I wasn't referring to you specifically on that point of my post. Just speaking generally of the posts I've read/things I've seen over the years.

Fact is, it doesn't matter what you use. As long as you're able to determine ice thickness, it's serving its purpose. It's just a matter of balancing the weight-vs-effort ratio! 
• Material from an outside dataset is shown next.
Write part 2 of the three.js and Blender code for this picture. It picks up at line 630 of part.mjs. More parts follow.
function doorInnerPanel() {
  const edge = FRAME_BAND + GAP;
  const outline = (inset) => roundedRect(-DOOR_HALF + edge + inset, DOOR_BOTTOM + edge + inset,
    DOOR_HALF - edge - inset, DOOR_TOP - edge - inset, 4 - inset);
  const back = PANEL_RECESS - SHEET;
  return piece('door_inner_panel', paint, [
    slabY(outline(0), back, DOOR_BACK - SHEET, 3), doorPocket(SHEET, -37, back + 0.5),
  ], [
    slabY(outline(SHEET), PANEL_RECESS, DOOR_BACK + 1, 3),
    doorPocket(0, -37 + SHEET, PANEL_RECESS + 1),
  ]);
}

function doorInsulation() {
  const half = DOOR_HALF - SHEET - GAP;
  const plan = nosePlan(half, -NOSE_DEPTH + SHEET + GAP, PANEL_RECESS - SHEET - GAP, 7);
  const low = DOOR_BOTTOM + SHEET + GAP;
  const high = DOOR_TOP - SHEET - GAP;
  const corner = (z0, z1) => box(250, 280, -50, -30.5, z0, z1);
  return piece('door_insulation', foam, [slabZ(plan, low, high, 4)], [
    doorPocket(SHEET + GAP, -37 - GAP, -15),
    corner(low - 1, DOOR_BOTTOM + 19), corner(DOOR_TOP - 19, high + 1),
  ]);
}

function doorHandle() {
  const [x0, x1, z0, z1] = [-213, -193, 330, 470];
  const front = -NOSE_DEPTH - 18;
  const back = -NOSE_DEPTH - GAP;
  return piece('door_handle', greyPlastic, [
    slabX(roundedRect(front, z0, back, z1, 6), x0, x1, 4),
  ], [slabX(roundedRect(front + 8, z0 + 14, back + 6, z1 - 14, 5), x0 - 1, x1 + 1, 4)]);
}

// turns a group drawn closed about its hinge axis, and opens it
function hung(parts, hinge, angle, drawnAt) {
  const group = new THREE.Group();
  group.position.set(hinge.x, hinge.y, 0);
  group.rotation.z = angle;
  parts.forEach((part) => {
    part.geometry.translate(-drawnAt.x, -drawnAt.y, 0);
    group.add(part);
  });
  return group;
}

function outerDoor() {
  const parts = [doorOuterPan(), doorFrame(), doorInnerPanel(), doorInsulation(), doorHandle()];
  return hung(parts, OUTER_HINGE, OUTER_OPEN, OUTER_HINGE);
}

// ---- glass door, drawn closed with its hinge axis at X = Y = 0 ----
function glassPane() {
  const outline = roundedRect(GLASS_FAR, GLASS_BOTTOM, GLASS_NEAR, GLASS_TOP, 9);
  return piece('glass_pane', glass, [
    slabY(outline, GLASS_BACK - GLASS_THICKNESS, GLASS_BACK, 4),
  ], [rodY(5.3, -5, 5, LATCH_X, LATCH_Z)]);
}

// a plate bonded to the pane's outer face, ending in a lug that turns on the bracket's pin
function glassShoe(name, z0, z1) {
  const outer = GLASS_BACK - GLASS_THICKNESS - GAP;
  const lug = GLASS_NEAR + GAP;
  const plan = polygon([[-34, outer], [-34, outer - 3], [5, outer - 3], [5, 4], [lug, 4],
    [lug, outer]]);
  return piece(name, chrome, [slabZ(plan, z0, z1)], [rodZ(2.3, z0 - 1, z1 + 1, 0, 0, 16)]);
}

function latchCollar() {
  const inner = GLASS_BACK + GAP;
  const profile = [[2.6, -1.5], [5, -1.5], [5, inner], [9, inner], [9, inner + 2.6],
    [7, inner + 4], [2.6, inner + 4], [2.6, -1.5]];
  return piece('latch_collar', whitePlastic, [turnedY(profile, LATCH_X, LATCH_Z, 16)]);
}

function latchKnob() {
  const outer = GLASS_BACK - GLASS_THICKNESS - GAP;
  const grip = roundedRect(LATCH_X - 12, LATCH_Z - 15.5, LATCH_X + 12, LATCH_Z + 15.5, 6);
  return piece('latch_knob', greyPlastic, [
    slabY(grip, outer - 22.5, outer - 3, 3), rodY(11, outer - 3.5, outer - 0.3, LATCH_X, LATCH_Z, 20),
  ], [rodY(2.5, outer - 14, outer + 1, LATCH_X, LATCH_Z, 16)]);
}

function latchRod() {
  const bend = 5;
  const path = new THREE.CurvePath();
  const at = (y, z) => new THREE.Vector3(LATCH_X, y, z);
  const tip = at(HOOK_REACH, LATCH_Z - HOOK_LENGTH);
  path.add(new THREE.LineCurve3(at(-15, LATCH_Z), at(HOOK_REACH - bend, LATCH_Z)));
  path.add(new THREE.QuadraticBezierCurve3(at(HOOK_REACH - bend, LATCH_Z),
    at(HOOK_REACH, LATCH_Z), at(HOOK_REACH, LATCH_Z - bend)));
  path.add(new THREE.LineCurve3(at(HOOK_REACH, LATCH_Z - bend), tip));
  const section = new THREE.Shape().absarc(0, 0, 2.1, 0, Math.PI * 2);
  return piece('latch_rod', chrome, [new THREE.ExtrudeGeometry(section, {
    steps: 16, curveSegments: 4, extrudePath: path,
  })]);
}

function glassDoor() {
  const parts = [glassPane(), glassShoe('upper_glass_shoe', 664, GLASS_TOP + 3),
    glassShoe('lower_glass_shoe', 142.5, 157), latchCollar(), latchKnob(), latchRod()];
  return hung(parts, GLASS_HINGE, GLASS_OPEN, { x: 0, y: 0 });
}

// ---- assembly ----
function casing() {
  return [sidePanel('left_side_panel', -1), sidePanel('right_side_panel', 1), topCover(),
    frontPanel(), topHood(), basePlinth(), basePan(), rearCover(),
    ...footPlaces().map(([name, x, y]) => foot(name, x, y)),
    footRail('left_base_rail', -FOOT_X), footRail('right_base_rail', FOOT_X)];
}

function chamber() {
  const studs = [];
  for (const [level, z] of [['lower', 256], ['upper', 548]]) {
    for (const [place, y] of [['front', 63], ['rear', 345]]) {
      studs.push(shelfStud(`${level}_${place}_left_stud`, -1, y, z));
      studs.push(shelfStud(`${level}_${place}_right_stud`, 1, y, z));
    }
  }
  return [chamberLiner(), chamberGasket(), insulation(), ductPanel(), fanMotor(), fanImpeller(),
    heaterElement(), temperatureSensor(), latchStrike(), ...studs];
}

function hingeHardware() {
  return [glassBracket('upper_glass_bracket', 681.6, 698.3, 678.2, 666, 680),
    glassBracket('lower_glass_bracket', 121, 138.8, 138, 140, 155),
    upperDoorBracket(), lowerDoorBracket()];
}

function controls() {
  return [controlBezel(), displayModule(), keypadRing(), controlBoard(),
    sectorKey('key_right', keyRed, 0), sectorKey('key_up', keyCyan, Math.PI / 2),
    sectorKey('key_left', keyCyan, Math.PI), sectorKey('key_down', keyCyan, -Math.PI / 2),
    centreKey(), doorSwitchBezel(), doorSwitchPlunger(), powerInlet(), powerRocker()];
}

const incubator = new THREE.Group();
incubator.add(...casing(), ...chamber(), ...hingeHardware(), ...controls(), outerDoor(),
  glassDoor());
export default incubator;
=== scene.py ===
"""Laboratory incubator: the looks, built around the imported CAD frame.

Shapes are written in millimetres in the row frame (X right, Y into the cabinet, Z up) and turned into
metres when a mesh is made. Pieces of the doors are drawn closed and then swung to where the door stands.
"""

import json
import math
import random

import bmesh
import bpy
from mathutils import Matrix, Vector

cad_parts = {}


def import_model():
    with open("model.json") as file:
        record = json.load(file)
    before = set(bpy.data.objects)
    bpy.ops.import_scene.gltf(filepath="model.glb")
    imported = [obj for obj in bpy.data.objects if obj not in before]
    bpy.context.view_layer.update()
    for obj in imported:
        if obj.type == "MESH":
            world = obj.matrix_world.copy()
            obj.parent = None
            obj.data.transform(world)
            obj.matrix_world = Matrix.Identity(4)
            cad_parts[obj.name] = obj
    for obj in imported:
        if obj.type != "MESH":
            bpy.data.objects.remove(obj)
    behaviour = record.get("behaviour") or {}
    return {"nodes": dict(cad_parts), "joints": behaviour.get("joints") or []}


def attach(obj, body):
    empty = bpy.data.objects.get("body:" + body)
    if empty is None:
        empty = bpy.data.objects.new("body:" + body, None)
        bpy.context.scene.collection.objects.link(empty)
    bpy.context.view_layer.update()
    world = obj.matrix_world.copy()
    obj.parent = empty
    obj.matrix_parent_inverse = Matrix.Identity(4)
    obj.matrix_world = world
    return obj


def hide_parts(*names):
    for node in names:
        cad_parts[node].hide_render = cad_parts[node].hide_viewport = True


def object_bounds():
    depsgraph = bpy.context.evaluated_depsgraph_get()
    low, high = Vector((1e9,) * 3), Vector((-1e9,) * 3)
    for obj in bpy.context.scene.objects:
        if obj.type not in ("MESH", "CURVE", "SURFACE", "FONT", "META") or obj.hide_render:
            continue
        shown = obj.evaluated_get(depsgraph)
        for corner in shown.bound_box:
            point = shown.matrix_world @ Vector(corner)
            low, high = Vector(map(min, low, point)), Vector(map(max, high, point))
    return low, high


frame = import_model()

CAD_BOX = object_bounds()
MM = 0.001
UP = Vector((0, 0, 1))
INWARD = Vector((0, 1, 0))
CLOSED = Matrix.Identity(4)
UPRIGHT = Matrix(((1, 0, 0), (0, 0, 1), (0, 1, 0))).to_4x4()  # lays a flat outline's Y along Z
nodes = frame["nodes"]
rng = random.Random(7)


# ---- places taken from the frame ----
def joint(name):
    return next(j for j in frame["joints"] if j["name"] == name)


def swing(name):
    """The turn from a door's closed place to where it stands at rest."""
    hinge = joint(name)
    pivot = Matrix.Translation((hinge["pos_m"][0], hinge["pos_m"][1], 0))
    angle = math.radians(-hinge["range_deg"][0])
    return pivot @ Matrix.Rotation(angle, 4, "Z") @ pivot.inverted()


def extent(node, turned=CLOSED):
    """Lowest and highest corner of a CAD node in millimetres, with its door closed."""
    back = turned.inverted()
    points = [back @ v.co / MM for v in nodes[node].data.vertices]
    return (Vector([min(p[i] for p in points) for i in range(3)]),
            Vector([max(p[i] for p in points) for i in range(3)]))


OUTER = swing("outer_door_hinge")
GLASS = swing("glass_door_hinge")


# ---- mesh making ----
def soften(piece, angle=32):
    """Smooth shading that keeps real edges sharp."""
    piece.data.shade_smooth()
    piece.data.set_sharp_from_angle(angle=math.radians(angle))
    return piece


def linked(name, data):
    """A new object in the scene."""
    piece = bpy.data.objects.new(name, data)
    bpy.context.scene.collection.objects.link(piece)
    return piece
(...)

Hell, when I first started, before I knew about bars/chisels, I would drill test holes with my auger as I walked out!


----------



## just perchy (Jan 16, 2005)

i drilled holes on my way out for years too, by the time i got to a spot i intended to fish i would be half exhausted, then i got myself a spud bar


----------



## Saugeyefisher (Jul 19, 2010)

Ive honestly thought about carrying a cordless drill an a 12" 1/2" drill bit to check ice thickness quickly. But right now with just the hand auger an trying to "pack light", or as lightly as possible dont want the extra drill to haul around an keep track of.
Im gonna shop around this week an try to find the ideal spud,or chissel an see what i like.
Thanks guys


----------



## whjr15 (Jun 16, 2005)

just perchy said:


> i drilled holes on my way out for years too, by the time i got to a spot i intended to fish i would be half exhausted, then i got myself a spud bar


lol I know the feeling!


----------



## quackpot (May 17, 2009)

Saugeye pm me I have a spud bar for you. No charge, I would hate to hear you took a polar plunge while drilling to check. I've had spider web after spud went through. Got the pucker factor going and got out of there as fast as possible. I live in Marysville


----------



## Saugeyefisher (Jul 19, 2010)

quackpot said:


> Saugeye pm me I have a spud bar for you. No charge, I would hate to hear you took a polar plunge while drilling to check. I've had spider web after spud went through. Got the pucker factor going and got out of there as fast as possible. I live in Marysville


Pm sent..... thanks


----------



## quackpot (May 17, 2009)

Not a problem, glad to help.


----------



## Saugeyefisher (Jul 19, 2010)

Wanted to thank quackpot (bobby) again! 
Nice meeting you and thanks again for the spud bar! 
He let me meet up with him this morning and gave me a 2 pc bass pro shops ice spud bar. That screws into itself for storage. Not only did he save me the cost of the item,but also saved me a day of driving to hardware and fishing stores looking for what i wanted. An a great saftey tool!


----------



## quackpot (May 17, 2009)

Glad you're happy with it. It was a pleasure meeting you


----------